Emilia Chojkiewicz, Duncan Callaway, Amol Phadke

UC Berkeley and LBNL

       

Monday, January 26, 2026

4:00-5:00pm

241 Giannini Hall, UC Berkeley

Utilizing Noncoincident Needs to Site Data Centers with Solar+Storage at Existing Gas Plants

Abstract: Data centers are power hungry, raising concerns that rapid load growth unmatched by timely capacity additions could strain grid reliability and increase electricity costs. Conventional approaches to integrating new capacity face growing barriers, including multi-year interconnection queues and supply-chain constraints for new natural gas generation. We show that co-locating solar+storage systems with underutilized natural gas plants offers a practical pathway for near-term, low-cost industrial power by leveraging surplus interconnection service—unused grid capacity at existing plants.
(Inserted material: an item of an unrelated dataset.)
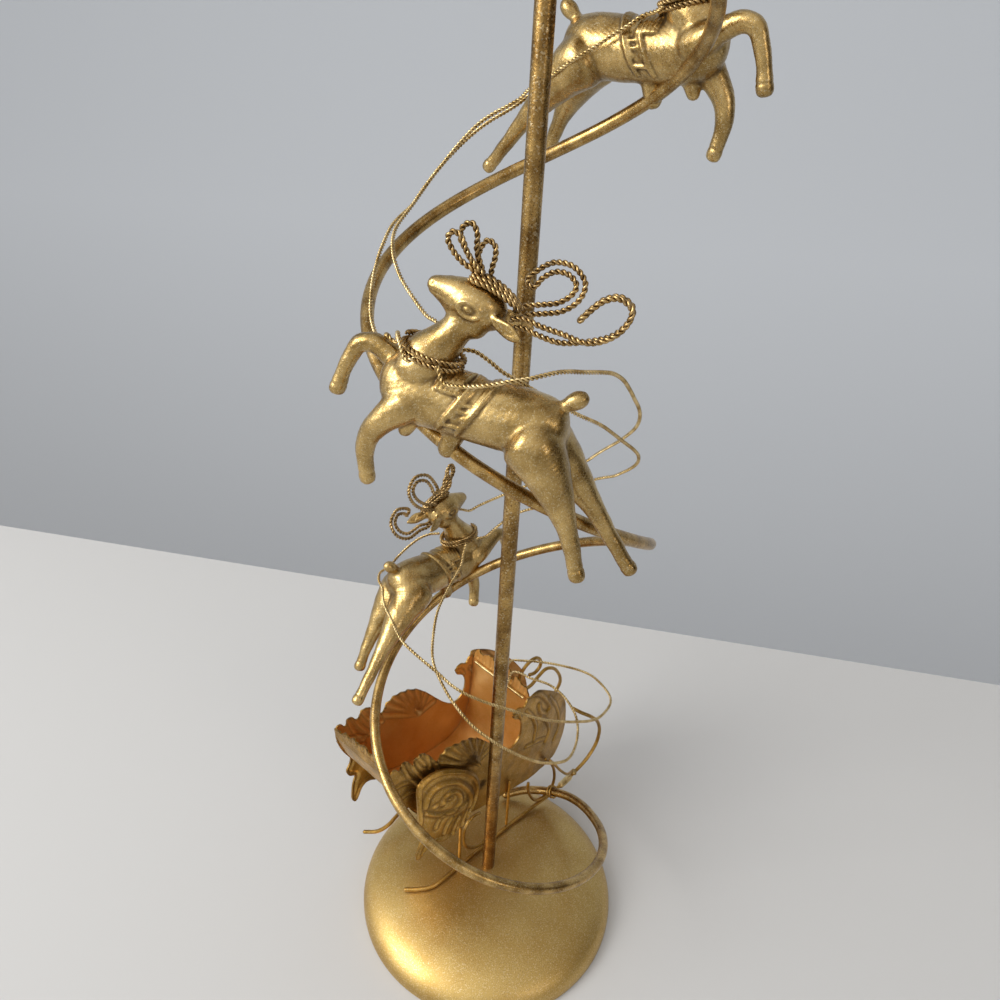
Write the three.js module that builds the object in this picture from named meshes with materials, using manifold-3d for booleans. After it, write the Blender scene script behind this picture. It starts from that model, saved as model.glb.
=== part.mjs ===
import * as THREE from "three";
import { mergeVertices } from "three/addons/utils/BufferGeometryUtils.js";
import Module from "manifold-3d";

const wasm = await Module();
wasm.setup();

// All sizes are in millimetres, with +Z up and the rod on the Z axis.

// Clearance left between two pieces that touch, and the overrun of a cut
const gap = 0.3;
const overrun = 2;

// Points of a joined solid that lie closer than this become one
const weldReach = 0.012;

// Domed base, spun from thin sheet
const baseRadius = 61.4;
const baseHeight = 18.5;
const baseEdgeHeight = 1.3;
const baseSheet = 0.9;
const baseLip = 2.4;
const domeShapeShare = 3.2;
const domeSegments = 36;

// Centre rod, with a thinner threaded spigot at each end
const rodRadius = 3;
const rodLength = 418;
const spigotRadius = 2;
const spigotSpare = 1.5;

// Nuts and washers on the spigots
const nutRadius = 4;
const nutHeight = 3.2;
const washerRadius = 6;
const washerHeight = 1;

// Spiral rod
const spiralWire = 4.3;
const spiralRadius = 53.4;
const spiralRise = 426;
const spiralSides = 7;
const spiralSteps = 96;

// Drip pan and candle cup
const panRadius = 31;
const panFlat = 13;
const panDepth = 7;
const panSheet = 0.8;
const panRim = 1.1;
const candleRadius = 11;
const candleFit = 0.35;
const cupWall = 0.9;
const cupDepth = 26;
const cupFlare = 2.2;
const turnedSegments = 26;

// Deer casting
const deerLength = 50;
const limbSides = 6;
const torsoSides = 10;
const harnessBar = 1.5;
const eyeRing = 1.3;

// Twisted wires: antlers, neck collars and reins
const antlerWire = 1.9;
const collarWire = 1.5;
const reinWire = 1.4;
const reinPitch = 5.5;
const wireSides = 5;
const strandPitch = 2.3;
const collarTurns = 2;
const collarFit = 1.1;
const neckRadius = 5;

// Sleigh: its own frame has S forwards, T to the right and Z up
const sleighLength = 116;
const sleighHeight = 104;
const sleighHalfWidth = 20;
const sleighBack = 31;
const sleighSide = 11.6;
const sleighCrossing = 64.264;
const runnerLift = 0.156;
const sleighHeading = 47;
const tubSheet = 0.7;
const panelSheet = 0.8;
const plateSheet = 1;
const plateBulge = 3.2;
const runnerWire = 2;
const legWire = 1.5;
const scrollWire = 1.6;
const railWire = 1.6;
const frontCurl = 5;
const ferruleWall = 0.7;
const bindingWire = 1;
const bindingTurns = 2;
const rearTwist = 7;

// Shape tables, as shares of the sizes that they follow

const outerRingShares = [0.3, 0.55, 0.72, 0.84, 0.92, 0.97];
const innerRingShares = [0.97, 0.92, 0.84, 0.72, 0.5];
const rodSegments = 14;
const spiralStepShare = 0.02;
const harnessSteps = 7;
const harnessReachShare = 0.72;
const harnessSlantShare = 0.5;
const frontBarShare = 0.135;
const rearBarShare = 0.035;
const buckleShares = [[-0.115, 0.158, 0.22, 0.02], [-0.07, 0.165, 0.24, 0.03], [0.01, 0.162, 0.25, 0.02]];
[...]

Using eight years of hourly weather data, we co-optimize load and hybrid solar+storage+gas configurations at 57 existing plants near data center developments, meeting over 95% of demand with solar+storage. Levelized costs across these sites range from $70–120/MWh, competitive with data centers’ recent 24/7 clean power contract prices. Conflict analysis indicates minimal overlap between periods of grid stress and solar+storage backup needs across most regions of the U.S., allowing gas units to cost-effectively provide dual services: facilitating large load integration while supporting grid reliability.